Au supermarché, Sophia, 29 ans, ouvre souvent les multipacks de confiseries afin d’en subtiliser quelques-unes, «pour ne pas avoir 500 grammes de chocolats à la maison». Et si elle se fait prendre, elle montera sur ses grands chevaux: «Moi, une voleuse? Pour une si petite somme!»

Christian, lui, «oublie» fréquemment de rappeler à la serveuse du café qu’il a consommé une ou deux brioches en libre-service. «J’y vais assez souvent, ils me doivent bien ça», justifie-t-il. On l’aura compris, la mauvaise foi est l’un des ingrédients de base pour réussir sa PIL.

Mais il y a aussi les justiciers de la petite infraction. Marco, 42 ans, explique ainsi que lorsqu’il se déplace à pied ou à vélo, il refuse de se plier à la législation routière pour ne rien céder aux voitures. «Je me comporte comme si j’avais tous les droits.» Une forme de militantisme vert, en somme.

Quant à Guillaume, 31 ans et une grosse collection de MP3 volés sur le Net, il justifie le téléchargement de musique par la cherté des disques, «une injustice imposée par les majors». De même, les nombreux fraudeurs à la redevance TV évoquent souvent un acte citoyen: «La TSR n’a jamais appliqué de mesure d’économie et ne cesse de demander des augmentations de la taxe», justifie par exemple David, propriétaire d’un téléviseur non déclaré.

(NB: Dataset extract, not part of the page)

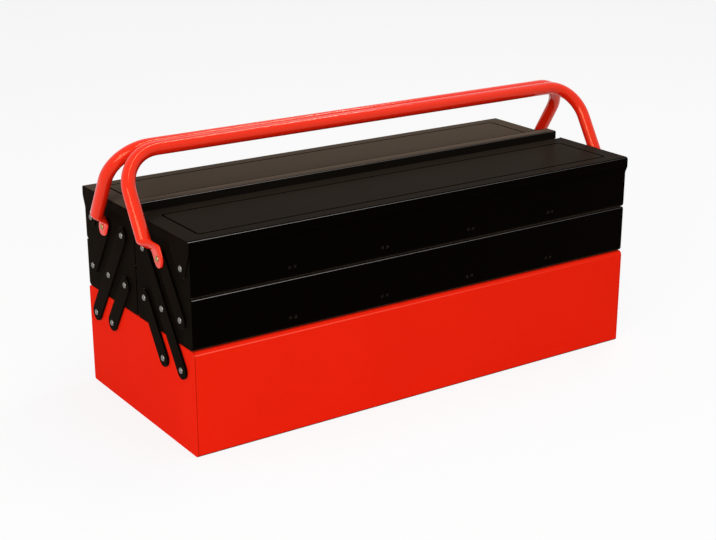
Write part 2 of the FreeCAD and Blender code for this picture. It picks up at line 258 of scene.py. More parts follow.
class ToolBoxRivet(bpy.types.PropertyGroup):
    """Pivot rivets, each with a formed tail, a domed head and where needed a collar."""

    head_radius: FloatProperty(
        name="Head radius", description="Radius of the domed head",
        default=0.0032, min=0, unit="LENGTH", precision=5,
    )
    head_height: FloatProperty(
        name="Head height", description="Height of the dome over what it holds",
        default=0.0016, min=0, unit="LENGTH", precision=5,
    )
    shank_radius: FloatProperty(
        name="Shank radius", description="Radius between the head and the tail",
        default=0.0025, min=0, unit="LENGTH", precision=5,
    )
    tail_radius: FloatProperty(
        name="Tail radius", description="Radius of the formed end inside the wall",
        default=0.0038, min=0, unit="LENGTH", precision=5,
    )
    tail_height: FloatProperty(
        name="Tail height", description="Height of the formed end inside the wall",
        default=0.0012, min=0, unit="LENGTH", precision=5,
    )
    collar_radius: FloatProperty(
        name="Collar radius", description="Radius of the ring between wall and arm",
        default=0.0054, min=0, unit="LENGTH", precision=5,
    )
    collar_height: FloatProperty(
        name="Collar height", description="Thickness of the ring between wall and arm",
        default=0.0008, min=0, unit="LENGTH", precision=5,
    )
    wall: FloatProperty(
        name="Wall", description="Thickness of the sheet that the rivet is set in",
        default=0.001, min=0, unit="LENGTH", precision=5,
    )


class ToolBoxHandle(bpy.types.PropertyGroup):
    """Bail handles of bent tube with flattened ends."""

    tube_radius: FloatProperty(
        name="Tube radius", description="Outer radius of the tube",
        default=0.007, min=0, unit="LENGTH", precision=5,
    )
    bend_radius: FloatProperty(
        name="Bend radius", description="Radius of the bends on the tube's centre line",
        default=0.040, min=0, unit="LENGTH", precision=5,
    )
    knee_run: FloatProperty(
        name="Knee run", description="Where the leg starts, in from the pivot",
        default=0.0097, min=0, unit="LENGTH", precision=5,
    )
    knee_rise: FloatProperty(
        name="Knee rise", description="Where the leg starts, above the pivot",
        default=0.018, min=0, unit="LENGTH", precision=5,
    )
    lug_thickness: FloatProperty(
        name="Lug thickness", description="Thickness of the flattened end",
        default=0.003, min=0, unit="LENGTH", precision=5,
    )
    lug_width: FloatProperty(
        name="Lug width", description="Width of the flattened end",
        default=0.0186, min=0, unit="LENGTH", precision=5,
    )
    lug_length: FloatProperty(
        name="Lug length", description="Flat run from the pivot towards the leg",
        default=0.0085, min=0, unit="LENGTH", precision=5,
    )
    hole_radius: FloatProperty(
        name="Hole radius", description="Radius of the pivot hole in the flattened end",
        default=0.0026, min=0, unit="LENGTH", precision=5,
    )


class ToolBoxStage(bpy.types.PropertyGroup):
    """Camera, lamps and floor."""

    lens: FloatProperty(
        name="Lens", description="Focal length on a sensor 36 mm wide",
        default=72.9, min=10, precision=2,
    )
    camera_place: FloatVectorProperty(
        name="Camera place", description="Where the camera stands",
        subtype="TRANSLATION", unit="LENGTH", size=3, default=(-0.8560, -1.2513, 0.6271),
    )
    camera_aim: FloatVectorProperty(
        name="Camera aim", description="Direction in which the camera looks",
        subtype="DIRECTION", size=3, default=(0.5303, 0.7829, -0.3254),
    )
    floor_tone: FloatVectorProperty(
        name="Floor", description="Colour of the floor",
        subtype="COLOR", size=3, min=0, max=1, default=(0.86, 0.86, 0.86),
    )
    floor_glow: FloatProperty(
        name="Floor glow", description="How far the floor is seen as plain white",
        default=0.84, min=0, max=1, subtype="FACTOR",
    )
    sky_level: FloatProperty(
        name="Sky level", description="Even light from all round",
        default=0.40, min=0,
    )
    strip_power: FloatProperty(
        name="Strip power", description="Light of the narrow lamp over the lids",
        default=28, min=0, unit="POWER",
    )
    softbox_power: FloatProperty(
        name="Softbox power", description="Light of the large lamp at the left end",
        default=56, min=0, unit="POWER",
    )


class ToolBoxSettings(bpy.types.PropertyGroup):
    """Everything a user would change on the tool box."""

    paint: PointerProperty(type=ToolBoxPaint)
    sheet: PointerProperty(type=ToolBoxSheet)
    rivet: PointerProperty(type=ToolBoxRivet)
    handle: PointerProperty(type=ToolBoxHandle)
    stage: PointerProperty(type=ToolBoxStage)


def settings():
    """All the settings of this scene."""
    return bpy.context.scene.tool_box


def node_at(tree, kind, x, y, **values):
    """Add a shader node at a place and set its properties or its input sockets."""
    node = tree.nodes.new(kind)
    node.location = (x, y)
    for name, value in values.items():
        socket = name.replace("_", " ")
        if socket in node.inputs:
            node.inputs[socket].default_value = value
        else:
            setattr(node, name, value)
    return node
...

Mais quelle que soit la raison qui pousse à transgresser les interdits, «on s’arrête là où le risque de représailles devient trop fort», estime Gabriel Mugny.

«En Suisse, je ne grille pas les feux rouges en voiture, car l’amende risque d’être trop salée, confirme Christian. Mais je ne me gêne pas quand je vais en Espagne!»

L’âge joue aussi un rôle. Les jeunes adultes du XXIe siècle, qui sortent péniblement de leur adolescence, sont bien plus susceptibles de commettre une PIL que leurs concitoyens plus âgés, ou plus matures, diront certains. «Depuis que je suis mariée, j’ai un peu arrêté les petits vols», relève ainsi Sophia.

Et que fait la police? La plupart des PIL passent entre les mailles de son filet. «Pour qu’il y ait sanction, il faut qu’un agent ait constaté le délit ou que quelqu’un ait porté plainte», indique-t-on à la Police cantonale vaudoise. Et même en cas de flagrant délit, une certaine indulgence est appliquée.

«Il peut arriver qu’on annule une amende d’ordre après avoir discuté avec l’auteur du manquement», reconnaît Robert Witzig, chef de l’Office de stationnement vaudois. De même, on ne verra pas un agent courser un piéton qui a traversé au rouge pour lui coller 20 francs d’amende.

«La nuit, on n’attend pas bêtement devant le feu rouge. C’est humain», conclut Robert Witzig.